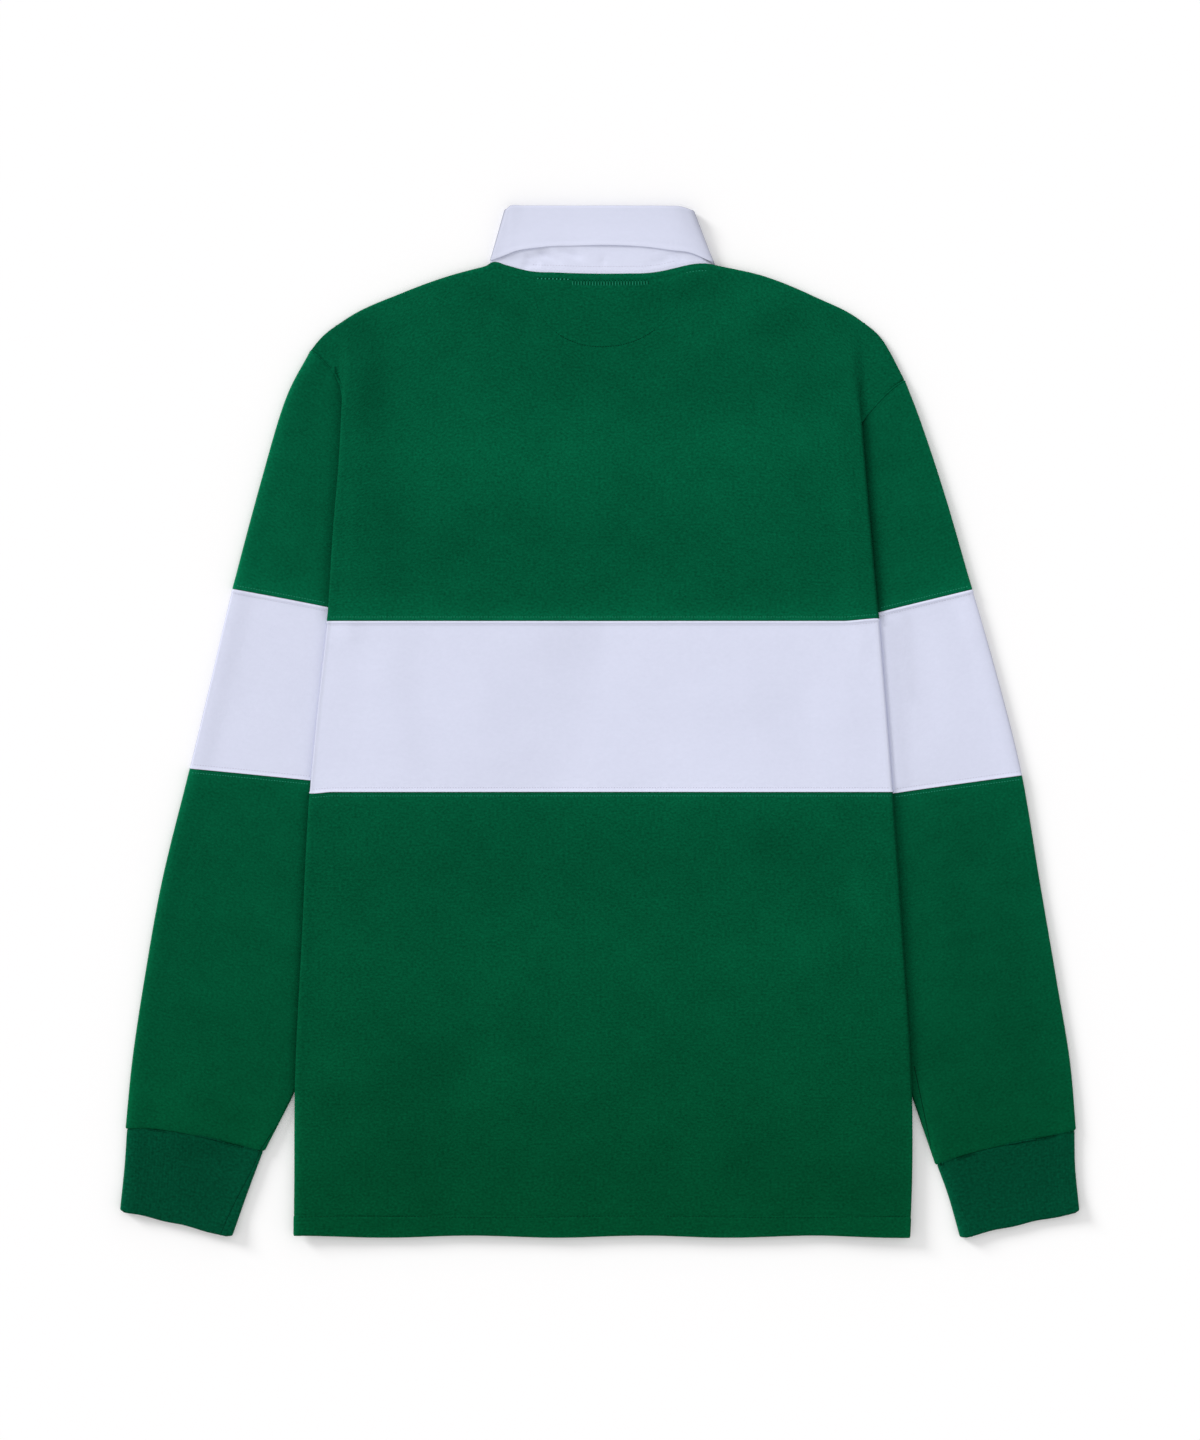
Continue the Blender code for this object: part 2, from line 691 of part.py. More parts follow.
def make_placket(collection):
    """The strip that closes the neck opening, with its buttons on its outer side."""
    half = PLACKET_WIDTH / 2
    bottom = front_point(0, placket_end(), "left")[1] + SEAM
    rows = PLACKET_ROWS

    def place(column, row):
        across = CENTRE + between(-half, half, column / 2)
        top = front_neck(across)
        up = between(top, bottom, row / rows)
        return across, up, front_top(across, up)

    bm = bmesh.new()
    add_patch(bm, 2, rows, place)
    finish(bm, "placket", TWILL, collection)
    for number in range(BUTTONS):
        bm = bmesh.new()
        bmesh.ops.create_cone(
            bm,
            cap_ends=True,
            segments=20,
            radius1=BUTTON_RADIUS * MM,
            radius2=BUTTON_RADIUS * MM,
            depth=CLOTH * MM,
        )
        up = FIRST_BUTTON - number * BUTTON_PITCH
        bmesh.ops.translate(bm, verts=bm.verts, vec=np.array([CENTRE, up, CLOTH / 2]) * MM)
        finish(bm, f"button_{number + 1}", RUBBER, collection, wall=0.0)


# The sleeves and cuffs

UPPER_SIDE = 6  # parts across a sleeve's upper layer
LOWER_SIDE = 3  # and across the layer on the ground
CORNER = 0.5  # the middle of a rolled edge's quarter lies this far in, and above or below
SEAM_PULL = 0.8 * SEAM  # how far each sleeve part ends short of its seam
AHEAD = 0.02  # a small step along a sleeve, which gives its direction at a seam


def ring_points():
    """A ring round a flat sleeve: (mm in from the outer edge, mm in from the inner edge, share
    of the width between, height). One of the first two, or the share, is given."""
    rolled = ((0.0, ROLL), (CORNER, PAIR - CORNER), (ROLL, PAIR))
    outer = [(depth, None, None, height) for depth, height in rolled]
    over = [(None, None, i / UPPER_SIDE, PAIR) for i in range(1, UPPER_SIDE)]
    inner = [(None, depth, None, height) for depth, height in reversed(rolled)]
    inner += [(None, depth, None, PAIR - height) for depth, height in rolled[1:]]
    under = [(None, None, 1 - i / LOWER_SIDE, 0.0) for i in range(1, LOWER_SIDE)]
    close = [(depth, None, None, PAIR - height) for depth, height in reversed(rolled)]
    return outer + over + inner + under + close


RING = ring_points()


def sleeve_point(sections, index, ring_index):
    """A point of a sleeve's outer face."""
    from_outer, from_inner, share, height = RING[ring_index]
    _, width = arm_point(sections, index, 0.5)
    if from_outer is not None:
        share = from_outer / width
    elif from_inner is not None:
        share = 1 - from_inner / width
    point, _ = arm_point(sections, index, share)
    return np.array([point[0], point[1], height])


def make_sleeve_part(name, finish_of, sections, indexes, ends, collection):
    """A stretch of a flat sleeve between two of its sections, with a seam's half gap at each
    of the ends that is sewn."""
    side = 1 if sections[0].outer_across > 0 else -1
    count = len(RING) - 1
    rows = len(indexes) - 1

    def place(column, row):
        ring_index = column if side < 0 else count - column
        point = sleeve_point(sections, indexes[row], ring_index)
        for at_row, direction in ((0, 1), (rows, -1)):
            if row == at_row and ends[0 if at_row == 0 else 1]:
                ahead = indexes[at_row] + direction * AHEAD
                run = sleeve_point(sections, ahead, ring_index) - point
                run[2] = 0.0
                point = point + run / np.linalg.norm(run) * SEAM_PULL
        return point

    bm = bmesh.new()
    add_patch(bm, count, rows, place)
    finish(bm, name, finish_of, collection)


def make_sleeves(collection):
    last = len(SLEEVES["left"]) - 1
    for side in ("left", "right"):
        sections = SLEEVES[side]
        parts = (
            ("upper", JERSEY, spread((0.0, BAND_START), (6,))),
            ("band", BAND, spread((BAND_START, BAND_END), (4,))),
            ("lower", JERSEY, spread((BAND_END, last), (8,))),
        )
        for part, finish_of, indexes in parts:
            name = f"sleeve_{part}_{side}"
            make_sleeve_part(name, finish_of, sections, indexes, (True, True), collection)
        indexes = spread((0.0, 2.0), (4,))
        make_sleeve_part(
            f"cuff_{side}", RIBBING, CUFFS[side], indexes, (True, False), collection
        )


# The collar


def mirrored(leaf):
    """A station of the collar's front on the other side of the body's centre line."""
    return leaf._replace(
        seam_across=2 * CENTRE - leaf.seam_across,
        fold_across=2 * CENTRE - leaf.fold_across,
        edge_across=2 * CENTRE - leaf.edge_across,
    )


def collar_stations():
    """All stations, from the centre front round the left side, the back and the right side."""
    left = [COLLAR_LEFT._replace(turn=turn) for turn in SIDE_TURNS]
    right = [COLLAR_RIGHT._replace(turn=turn) for turn in reversed(SIDE_TURNS)]
    front = list(COLLAR_FRONT)
    return front + left + list(COLLAR_BACK) + right + [mirrored(leaf) for leaf in reversed(front)]


# Points over the collar from its neck seam: (layer, share along it), where the stand runs up
# from the seam to the fold and the leaf runs down from the fold to its edge
COLLAR_PROFILE = (
    ("stand", 0.0),
    ("stand", 0.3),
    ("stand", 0.62),
    ("stand", 0.88),
    ("fold", 0.15),
    ("fold", 0.5),
    ("fold", 0.85),
    ("leaf", 0.16),
    ("leaf", 0.42),
    ("leaf", 0.72),
    ("leaf", 1.0),
)


def collar_point(leaf, layer, share):
    """The middle of the cloth at one point of the collar."""
    seam = np.array([leaf.seam_across, leaf.seam_up])
    fold = np.array([leaf.fold_across, leaf.fold_up])
    edge = np.array([leaf.edge_across, leaf.edge_up])
    turn = math.radians(leaf.turn)
    behind = max(0.0, math.sin(turn))
    outwards = -1 if leaf.fold_across < CENTRE else 1
    if layer == "stand":
        run = COLLAR_FOLD / np.linalg.norm(fold - seam)
        plan = between(seam, fold, share * (1 - run))
        radius = STAND_TURN
        rise = STAND_PUFF * step((share - 0.2) / 0.8)
    elif layer == "leaf":
        run = COLLAR_FOLD / np.linalg.norm(edge - fold)
        plan = between(fold, edge, between(run, 1.0, share))
        radius = LEAF_TURN
        rise = COLLAR_PUFF * step((1.0 - share) / 0.9)
    else:
        centre = fold + (seam - fold) / np.linalg.norm(seam - fold) * COLLAR_FOLD
        round_share = (1 - math.cos(math.pi * share)) / 2
        plan = centre + (fold - centre) * math.sin(math.pi * share)
        radius = between(STAND_TURN, LEAF_TURN, round_share)
        rise = between(STAND_PUFF, COLLAR_PUFF, round_share)
    if leaf.turn not in (-90, 90):
        plan = plan + np.array([outwards * (radius * math.cos(turn) - LEAF_TURN - CLOTH / 2), 0.0])
    height = COLLAR_MIDDLE + radius * math.sin(turn) + rise * behind**2
    return np.array([plan[0], plan[1], height])


def make_collar(collection):
    stations = collar_stations()
    columns = len(stations) - 1
    rows = len(COLLAR_PROFILE) - 1

    def place(column, row):
        return collar_point(stations[column], *COLLAR_PROFILE[row])

    bm = bmesh.new()
    add_patch(bm, columns, rows, place)
    collar = finish(bm, "collar", TWILL, collection)
    collar.modifiers["Cloth"].offset = 0.0


def clear_scene():
    for existing in list(bpy.data.objects):
        bpy.data.objects.remove(existing, do_unlink=True)


def main():
    clear_scene()
    collection = bpy.data.collections.new("Rugby_shirt")
    bpy.context.scene.collection.children.link(collection)
    make_back(collection)
    make_front(collection)
    make_placket(collection)
    make_sleeves(collection)
    make_collar(collection)


main()
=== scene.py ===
"""The looks of a heavy jersey rugby shirt that lies face down, seen from straight above.

Every piece of cloth is one thin shell on the form of the solid that it stands for, with its
creases, seams and hems raised or sunk in it, and a knit or a twill in its finish. Tables and
sizes are in millimetres, and meshes are in metres.
"""

import logging
import math
from collections.abc import Sequence
from dataclasses import dataclass, replace
from enum import Enum
from typing import NamedTuple

import bmesh
import bpy
import numpy as np
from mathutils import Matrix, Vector
from mathutils.bvhtree import BVHTree

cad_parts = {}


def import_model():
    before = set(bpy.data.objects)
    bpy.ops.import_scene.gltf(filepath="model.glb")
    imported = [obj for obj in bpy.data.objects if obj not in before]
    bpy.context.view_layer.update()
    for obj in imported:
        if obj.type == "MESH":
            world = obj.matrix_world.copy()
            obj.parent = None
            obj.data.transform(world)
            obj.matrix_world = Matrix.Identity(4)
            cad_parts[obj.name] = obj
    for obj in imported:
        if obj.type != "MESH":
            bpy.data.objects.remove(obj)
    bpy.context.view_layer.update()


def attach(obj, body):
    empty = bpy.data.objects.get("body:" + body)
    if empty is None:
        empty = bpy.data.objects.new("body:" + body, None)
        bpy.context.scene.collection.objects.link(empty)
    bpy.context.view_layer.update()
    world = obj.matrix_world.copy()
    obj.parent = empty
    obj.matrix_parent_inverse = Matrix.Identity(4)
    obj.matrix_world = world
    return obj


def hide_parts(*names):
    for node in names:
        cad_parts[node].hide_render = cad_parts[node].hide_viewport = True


LOG = logging.getLogger("rugby_shirt")
Array = np.ndarray
MM = 0.001

# The cloth's wall, the gaps at a seam and between layers, a flat pair's height, the roll at its
# edge, and how high what lies over a sleeve or over the collar's front is lifted
CLOTH = 1.2
SEAM = 0.3
LIE = 0.3
PAIR = 3.6
ROLL = PAIR / 2
OVER = PAIR + LIE
CHEST_LIFT = CLOTH + LIE

# How far the back's sides are folded under, and how far inside them its flat part starts
RETURN = 10.0
FOLD_INSET = 14.0

# The body's middle, and the heights of its seams and its hem
CENTRE = 3.3
BAND_TOP = 78.0
BAND_BOTTOM = -54.6
BAND_MARGIN = 8.0
HEM = -396.7
HEM_TURN = 16.0

# How the hem wavers, and from which share of the panel's length and over which
HEM_WAVE, HEM_WAVE_RUN = 0.8, 21.0
HEM_WAVES_FROM, HEM_WAVES_OVER = 0.8, 0.2

# How far the sewing draws the band's seams up or down at their ends
TOP_SEAM_RISE, TOP_SEAM_FROM, TOP_SEAM_RUN = 2.0, 186.0, 28.0
FOOT_SEAM_DROP, FOOT_SEAM_FROM, FOOT_SEAM_RUN = 1.2, -205.0, 16.0
SEAM_DRAWS, SEAM_NARROWS = 14.0, 0.6

# How far the free ends curl up, and how much less the hem does at its sides
HEM_CURL, HEM_CURL_RUN = 2.2, 46.0
SIDE_CURL, SIDE_CURL_RUN = 0.4, 60.0
CUFF_CURL_RUN = 22.0

# Where the folds at the sides begin, end, and lift the back
FOLD_HIGH, FOLD_LOW = 305.0, 235.0
FOLD_LIFTS, FOLD_SLOPE = 100.0, 86.0
SLEEVE_LEAVES = -283.6
FOLD_ENDS, FOLD_END_RUN = SLEEVE_LEAVES - 30.0, 50.0

# How the body climbs onto the sleeves
RAMP, SOFT_RAMP, RAMP_AHEAD = 30.0, 110.0, 16.0
CLIMB_FROM, CLIMB_LENGTH = BAND_TOP + 50.0, 44.0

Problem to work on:
Within the material above, transcribe exactly the lines that run from the line holding "if leaf.turn not" through the line holding "imported = [obj".

Right answer:
    if leaf.turn not in (-90, 90):
        plan = plan + np.array([outwards * (radius * math.cos(turn) - LEAF_TURN - CLOTH / 2), 0.0])
    height = COLLAR_MIDDLE + radius * math.sin(turn) + rise * behind**2
    return np.array([plan[0], plan[1], height])


def make_collar(collection):
    stations = collar_stations()
    columns = len(stations) - 1
    rows = len(COLLAR_PROFILE) - 1

    def place(column, row):
        return collar_point(stations[column], *COLLAR_PROFILE[row])

    bm = bmesh.new()
    add_patch(bm, columns, rows, place)
    collar = finish(bm, "collar", TWILL, collection)
    collar.modifiers["Cloth"].offset = 0.0


def clear_scene():
    for existing in list(bpy.data.objects):
        bpy.data.objects.remove(existing, do_unlink=True)


def main():
    clear_scene()
    collection = bpy.data.collections.new("Rugby_shirt")
    bpy.context.scene.collection.children.link(collection)
    make_back(collection)
    make_front(collection)
    make_placket(collection)
    make_sleeves(collection)
    make_collar(collection)


main()
=== scene.py ===
"""The looks of a heavy jersey rugby shirt that lies face down, seen from straight above.

Every piece of cloth is one thin shell on the form of the solid that it stands for, with its
creases, seams and hems raised or sunk in it, and a knit or a twill in its finish. Tables and
sizes are in millimetres, and meshes are in metres.
"""

import logging
import math
from collections.abc import Sequence
from dataclasses import dataclass, replace
from enum import Enum
from typing import NamedTuple

import bmesh
import bpy
import numpy as np
from mathutils import Matrix, Vector
from mathutils.bvhtree import BVHTree

cad_parts = {}


def import_model():
    before = set(bpy.data.objects)
    bpy.ops.import_scene.gltf(filepath="model.glb")
    imported = [obj for obj in bpy.data.objects if obj not in before]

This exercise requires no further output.